Campbeltown was once the self-styled "whisky capital of the world" with 34 distilleries in operation at its peak and the area still has the status of a distinct whisky region. Prohibition in the US, the Great Depression and a focus on quantity over quality led to the demise of many distilleries. Today there are only two left, Springbank and Glen Scotia. Springbank is a fully independent distillery that sources all of its materials locally and is unique in Scotland in performing every stage of the production process on-site, even the bottling! The distillery, like those around it, would originally have used peat to dry its barley. However, in accordance with the commercial demands of blenders at the time, Springbank switched to drying the barley by coal for many years to mollify the smokiness of the whisky. When the local sources of coal eventually dried up the distillery, true to their mantra of local production, did not resort to importing coal. The Springbank expression is therefore now lightly peated for around 6 hours to mimic the coal-dried flavour and is then further dried by warm air for around 24 hours. The Longrow, on the other hand, is fully dried by peat for anything up to 48 hours. Another distinction is that Longrow is distilled twice as opposed to two and a half times (I'll leave that explanation for a Springbank review!) Hazelburn is a yet more recent expression and is unpeated as well as being distilled thrice, like Irish malts. It is perhaps odd that the Longrow may embody a truer historic Campbeltown character than the distillery's eponymous brand but it's a fascinating history nonetheless. And the world is certainly a richer place for the existence of both in my opinion!

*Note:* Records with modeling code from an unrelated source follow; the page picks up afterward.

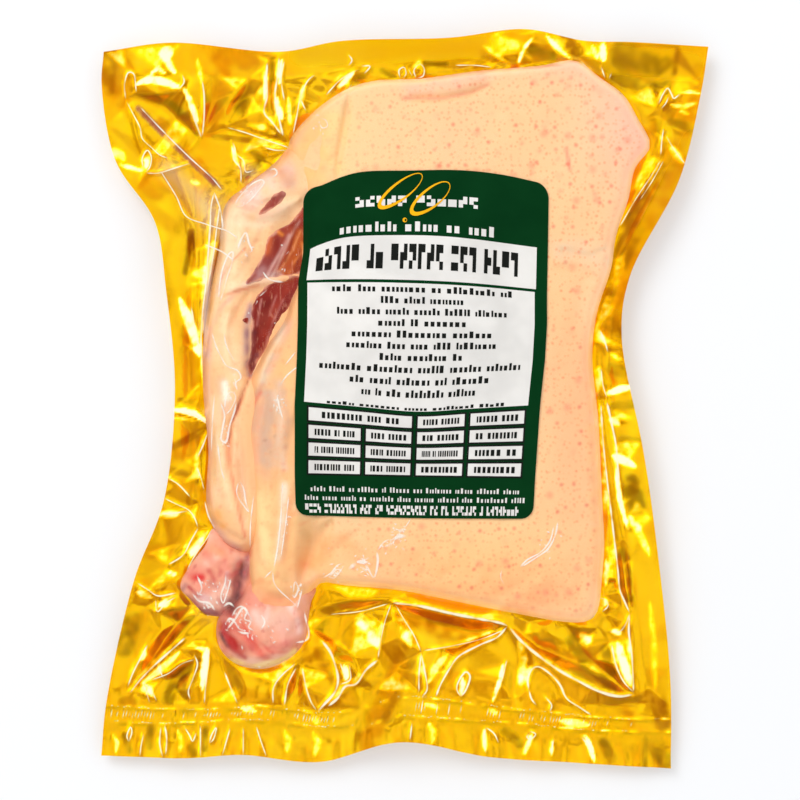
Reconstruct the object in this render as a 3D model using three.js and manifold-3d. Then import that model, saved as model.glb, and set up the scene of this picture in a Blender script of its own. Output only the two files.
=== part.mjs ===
// Two raw duck leg quarters, vacuum packed: a pouch with a gold foil back and a clear film front,
// drawn tight over the meat and heat sealed round its edge, with a printed label on the front.
//
// The pack lies on its back with the clear side up. X runs across it, Y along it towards the
// pouch's factory-sealed end, and Z up. The origin is under the middle of the pack, on the table.
// Sizes are in millimetres.
//
// The pouch is a 250 by 300 sheet before it is filled, and the meat pulls its long sides in to a waist.
// Both sheets are moulded spheres: the upper pole is the middle of the top face, the equator is the
// pouch's edge, and the lower pole is the middle of the underside. Spokes run out from the middle
// through the outline of the meat to the edge, so the mesh follows the foot of the meat and the seal.
import * as THREE from "three";
import { mergeVertices } from "three/addons/utils/BufferGeometryUtils.js";
import Module from "manifold-3d";

const wasm = await Module();
wasm.setup();

// Driving dimensions
const FOIL = 0.7; // foil back, thickened from 0.12 so that it is a sound solid
const FILM = 0.5; // clear front where it lies on the foil
const GAP = 0.3; // between touching pieces
const LABEL = 0.6; // label, with its adhesive
const MIDDLE = new THREE.Vector2(0, 18); // where the spokes start
const SEAL = 13; // width of the heat seal along the edge
const FOOT = 2.5; // how far outside the meat the film comes down to the foil
const FOIL_LEVEL = 7.5; // height of the foil beside the meat
const WIDEST = 14; // height of the meat's widest line above the table
const PAN_WALL = 0.95; // share of the meat's reach where the foil is half way down under it
const PAN_WALL_LEVEL = 0.45; // height there, as a share of the level beside the meat
const PAN_FLOOR = 0.86; // share of the meat's reach that lies flat on the table
const SPOKES = { left: 30, bottom: 25, right: 31, top: 24 };
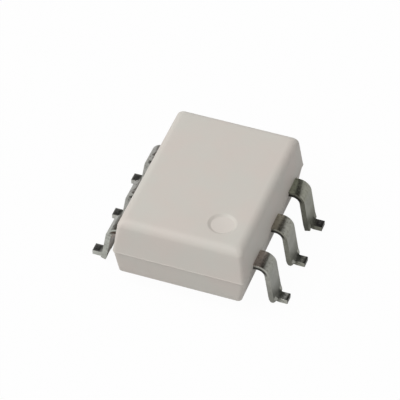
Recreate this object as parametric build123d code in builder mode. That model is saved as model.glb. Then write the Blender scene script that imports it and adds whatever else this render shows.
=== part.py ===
from build123d import *
import os
from math import cos, radians, sin, tan

# Six-pin optocoupler: white moulded package with gull-wing leads for surface mounting.
# Millimetres. The origin is the centre of the footprint on the board, +Z is up.
# Pins 1, 2 and 3 are on +X and pins 4, 5 and 6 on -X, with pins 1 and 6 at the -Y end.

# Package body
body_length = 8.65
body_width = 6.40
upper_height = 1.82
lower_height = 1.36
standoff = 0.79
upper_draft = 6.5
lower_draft = 8.0
parting_step = 0.02
upright_radius = 0.18
top_corner_radius = 0.48
top_edge_radius = 0.45
bottom_edge_chamfer = 0.06

# Index dimple beside pin 1, and the ejector mark under the body
dimple_diameter = 1.34
dimple_depth = 0.09
dimple_slope_run = 0.14
dimple_from_side = 1.65
dimple_from_end = 1.68
ejector_diameter = 1.60
ejector_depth = 0.06

# Lead frame
pin_pitch = 2.54
lead_thickness = 0.25
lead_span = 9.60
blade_width = 1.05
foot_width = 0.48
knee_reach = 0.50
knee_radius = 0.36
heel_radius = 0.22
lead_tilt = 9.4

# Shoulders of a blade beside its foot: how far they turn with the heel, in degrees, the height of
# their ends, and their outer rounding and inner bevel as shares of a shoulder's width
rolled_angle = 50
rolled_end_height = 0.04
rolled_rounding_ratio = 0.85
straight_angle = 8
straight_end_height = 0.08
straight_rounding_ratio = 0.45
pointed_angle = 6
pointed_end_height = 0.02
pointed_rounding_ratio = 0.20
pointed_bevel_ratio = 0.65
plain_bevel_ratio = 0.10

# Parts of the lead frame inside the body
root_length = 1.00
lock_hole_length = 0.36
lock_hole_width = 0.45
lock_hole_from_wall = 0.58
isolation_gap = 0.80
frame_gap = 0.30
paddle_length = 1.45
paddle_width = 1.50
neck_width = 0.70
finger_pad_length = 0.90
finger_pad_width = 0.60
spare_length = 0.55
spare_width = 1.60
stamped_radius = 0.08

# Chips, their glue and the wires
emitter_size = 0.35
emitter_height = 0.22
emitter_from_edge = 0.38
detector_size = 0.95
detector_height = 0.28
detector_from_edge = 0.66
glue_thickness = 0.03
emitter_glue_margin = 0.06
detector_glue_margin = 0.08
wire_diameter = 0.03
ball_diameter = 0.09
ball_height = 0.03
stitch_length = 0.10
stitch_width = 0.06
stitch_height = 0.015
wire_neck = 0.18
wire_rise = 0.26
wire_shoulder = 0.10
bond_pad_offset = 0.30

# Clear silicone over the chips
light_guide_length = 4.30
light_guide_width = 3.50
light_guide_height = 1.10

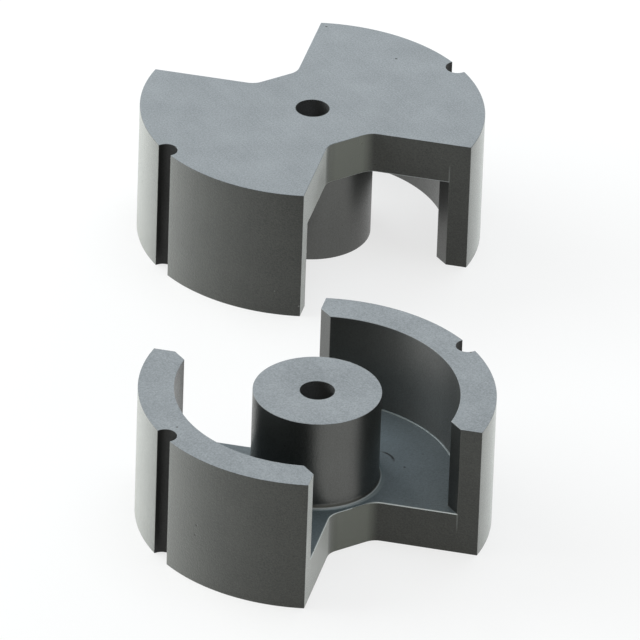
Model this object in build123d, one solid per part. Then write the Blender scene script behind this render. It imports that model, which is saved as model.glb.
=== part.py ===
from build123d import *
import math
import os

# Ferrite core of the PM type, size PM 87/70: two equal halves pressed from
# manganese-zinc ferrite powder, sintered, and ground flat on the mating faces.
# The halves are set down side by side on a bench, square to each other: the
# first lies on its back face with its mating face up, the second stands on its
# mating face with its back face up.
# Millimetres, +Z up. The origin lies on the bench, midway between the axes of
# the two centre holes. In a half's own frame Z is the axis of its centre hole,
# the back face is at z = 0, the skirts lie along X and the cut-outs along Y.

# Driving dimensions
outer_diameter = 87.0       # over the two skirts
winding_diameter = 69.4     # between the inner walls of the skirts
post_diameter = 31.4        # round centre post
hole_diameter = 8.6         # through the post and the base, for a clamp stud
half_height = 35.0          # back face to mating face, so a closed pair is 70
base_thickness = 11.0       # leaves 24 of winding height in each half

neck_width = 35.2           # base left standing between the two side cut-outs
cutout_floor_width = 12.6   # flat at the bottom of a cut-out
flank_angle = 45.0          # of a cut-out's flanks to its centre line, degrees
cutout_corner_radius = 4.5  # where a flank turns into the flat
skirt_end_gap = 41.7        # between the planes that trim the skirts' inner ends

groove_width = 5.6          # locating groove down the middle of each skirt
groove_depth = 3.4

post_root_radius = 1.5      # fillet where the post meets the winding floor
wall_root_radius = 0.4      # fillet where a skirt's inner wall meets the floor

standing_gap = 48.5         # clear distance between the two halves on the bench
standing_bearing = 58.9     # direction from the first half to the second, degrees

outer_radius = outer_diameter / 2
winding_radius = winding_diameter / 2
post_radius = post_diameter / 2
hole_radius = hole_diameter / 2
winding_height = half_height - base_thickness


def side_cutout():
    """One side cut-out in plan: a flat on the neck and two flanks that open outwards."""
    reach = outer_radius
    spread = reach * math.tan(math.radians(flank_angle))
    with BuildSketch() as sketch:
        with BuildLine():
            Polyline(
                (-cutout_floor_width / 2, neck_width / 2),
                (cutout_floor_width / 2, neck_width / 2),
                (cutout_floor_width / 2 + spread, neck_width / 2 + reach),
                (-cutout_floor_width / 2 - spread, neck_width / 2 + reach),
                close=True,
            )
        make_face()
        inner_corners = sketch.vertices().group_by(Axis.Y)[0]
        fillet(inner_corners, radius=cutout_corner_radius)
    return sketch.sketch


def locating_groove():
    """One locating groove in plan: straight walls and a half-round bottom."""
    bottom_centre = outer_radius - groove_depth + groove_width / 2
    with BuildSketch() as sketch:
        with Locations((bottom_centre, 0)):
            Circle(groove_width / 2)
            Rectangle(groove_depth + groove_width, groove_width, align=(Align.MIN, Align.CENTER))
    return sketch.sketch


def outline():
    """The half seen along its axis: a disc less the two cut-outs and the two grooves."""
    with BuildSketch() as sketch:
        Circle(outer_radius)
        for turn in (0, 180):
            add(side_cutout(), rotation=turn, mode=Mode.SUBTRACT)
            add(locating_groove(), rotation=turn, mode=Mode.SUBTRACT)
    return sketch.sketch


def winding_space():
    """Ring-shaped room for the coil, with both roots rounded, open at the mating face."""
    with BuildPart() as part:
        with BuildSketch(Plane.XZ) as section:
            with Locations((post_radius, base_thickness)):
                Rectangle(
                    winding_radius - post_radius,
                    winding_height + post_root_radius,
                    align=(Align.MIN, Align.MIN),
                )
            floor_corners = section.vertices().group_by(Axis.Z)[0].sort_by(Axis.X)
            fillet(floor_corners[0], radius=post_root_radius)
            floor_corners = section.vertices().group_by(Axis.Z)[0].sort_by(Axis.X)
            fillet(floor_corners[-1:], radius=wall_root_radius)
        revolve(axis=Axis.Z)
    return part.part


def core_half():
    """One pressed half, lying on its back face."""
    with BuildPart() as part:
        add(outline())
        extrude(amount=half_height)
        add(winding_space(), mode=Mode.SUBTRACT)
        # The skirts' inner ends are trimmed back to two parallel planes, which
        # leaves a vertical chamfer on each end and clears the way for the leads.
        lead_gap_reach = outer_radius - neck_width / 2
        for side in (-1, 1):
            with Locations((0, side * (neck_width + lead_gap_reach) / 2, base_thickness)):
                Box(
                    skirt_end_gap,
                    lead_gap_reach,
                    winding_height,
                    align=(Align.CENTER, Align.CENTER, Align.MIN),
                    mode=Mode.SUBTRACT,
                )
        with Locations((0, 0, half_height / 2)):
            Cylinder(hole_radius, half_height, mode=Mode.SUBTRACT)
    return part.part


spacing = outer_diameter + standing_gap
offset_x = spacing * math.cos(math.radians(standing_bearing)) / 2
offset_y = spacing * math.sin(math.radians(standing_bearing)) / 2

half = core_half()
parts = {
    "core_half_face_up": Pos(-offset_x, -offset_y, 0) * half,
    "core_half_face_down": Pos(offset_x, offset_y, half_height) * Rot(180, 0, 0) * half,
}

os.makedirs("parts", exist_ok=True)
for name, solid in parts.items():
    solid.label = name
    export_step(solid, f"parts/{name}.step")
    box = solid.bounding_box()
    print(f"{name}: volume {solid.volume / 1000:.2f} cm3, z {box.min.Z:.2f} to {box.max.Z:.2f}")
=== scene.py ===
import math

import bmesh
import bpy
from mathutils import Matrix, Vector


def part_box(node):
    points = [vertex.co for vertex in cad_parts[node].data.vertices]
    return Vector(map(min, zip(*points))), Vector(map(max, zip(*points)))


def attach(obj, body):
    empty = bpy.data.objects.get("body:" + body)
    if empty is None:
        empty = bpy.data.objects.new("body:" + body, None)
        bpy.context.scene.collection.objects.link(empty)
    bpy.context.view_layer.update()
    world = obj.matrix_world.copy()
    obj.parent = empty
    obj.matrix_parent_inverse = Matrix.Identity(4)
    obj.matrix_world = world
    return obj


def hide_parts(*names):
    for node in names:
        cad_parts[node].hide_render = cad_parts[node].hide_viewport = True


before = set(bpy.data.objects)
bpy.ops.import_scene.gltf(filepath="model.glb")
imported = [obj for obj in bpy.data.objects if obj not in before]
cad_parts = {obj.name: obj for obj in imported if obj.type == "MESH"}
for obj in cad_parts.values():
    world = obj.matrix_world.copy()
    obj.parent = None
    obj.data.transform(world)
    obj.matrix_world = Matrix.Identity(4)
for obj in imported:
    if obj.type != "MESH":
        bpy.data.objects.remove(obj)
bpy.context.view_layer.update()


# ---------------------------------------------------------------------------
# Core half: one piece pressed from manganese-zinc ferrite powder, sintered, and
# ground flat on its back and its mating face. A quarter of its plan is drawn, mirrored
# twice, and pulled up in two steps, to the winding floor and to the mating face.
# ---------------------------------------------------------------------------
MM = 0.001
OUTER_RADIUS = 43.5 * MM
WINDING_RADIUS = 34.7 * MM
POST_RADIUS = 15.7 * MM
HOLE_RADIUS = 4.3 * MM
BASE_THICKNESS = 11.0 * MM
HALF_HEIGHT = 35.0 * MM
NECK_HALF_WIDTH = 17.6 * MM
CUTOUT_FLOOR_HALF_WIDTH = 6.3 * MM
CUTOUT_CORNER_RADIUS = 4.5 * MM
FLANK_ANGLE = math.radians(45)
SKIRT_END_X = 20.85 * MM
GROOVE_HALF_WIDTH = 2.8 * MM
GROOVE_DEPTH = 3.4 * MM
POST_ROOT_RADIUS = 1.5 * MM
WALL_ROOT_RADIUS = 0.4 * MM
FLOOR_EDGE_RADIUS = 0.25 * MM
PRESSED_EDGE_RADIUS = 0.15 * MM
GROUND_EDGE_RADIUS = 0.08 * MM
ARC_STEP = math.radians(1.5)
SMALL_ARC_STEP = 6 * ARC_STEP
ROOT_SEGMENTS = 6
EDGE_SEGMENTS = 3
STEEP_CORNER = math.radians(60)
SHARP_CORNER = math.radians(30)
SHORT_EDGE = 0.3 * MM
TINY = 1e-6

# The plan's regions are numbered outwards: the post, the winding floor, the skirt.
FLOOR_REGION = 1

# The half's finishes, in the order of its material slots. The last is painted shade for the bore and the
# grooves.
DIE_DRAWN, PUNCH_DRAWN, WINDING_FLOOR, GROUND, RECESS_PAINTED_SHADE = range(5)


def arc(centre, radius, start, end, step=ARC_STEP):
    """Points on an arc from one angle to another, both ends included."""
    count = max(2, math.ceil(abs(end - start) / step))
    angles = (start + (end - start) * i / count for i in range(count + 1))
    return [Vector((centre[0] + radius * math.cos(a), centre[1] + radius * math.sin(a))) for a in angles]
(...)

Anyway on to the CV, which comes in a dowdy brown cardboard box, one which probably wouldn't catch the eye on a supermarket shelf and which you are unlikely to see in a supermarket come to that - I for one like the fact it has no pretensions! Depending who you believe, CV stands either for curriculum vitae or for chairman's vat but it certainly shows off the breadth of the distillery's product. It has no age statement but (as far as I can gather) consists of 6 or 7 year old bourbon-casked, 10 year old port and rum-casked and 14 year old sherry-casked whiskies. The liquid is light gold in colour (so no added caramel by the looks of things) and the bottle states it is non-chill filtered. With some young whisky in there the legs are unsurprisingly short. First nosing reveals abundant vanilla and heathery peat smoke with citrus hints. Despite the young malty cereal notes to the fore there is complexity present too that opens up with time in the glass. It's hard to pin down some of the notes at play, which may derive from the interplay of the various casks (Jim Murray scores the nose a perfect 25 and describes the peat as 'masterful', indeed his overall mark of 95 puts it in the liquid gold category). The taste delivers exactly what is promised by the nose, custard cream biscuits and a creamy mouthfeel, cut through with some sharp pepper, ginger and lemon. Despite the 46% abv I didn't feel the need to dilute it but a couple of drops of water didn't change the character noticeably either. The finish is not lengthy but there is a mouthwatering appeal to this whisky that has one coming back again and again to reprise the wonderful nose and palate. As mentioned, the intent was to recreate an Islay experience and, if I didn't know better, I could easily mistake this for a Caol Ila. In fact at around £33, roughly the same price point as the Caol Ila 12, I might give the Longrow the edge. I can't recommend it highly enough!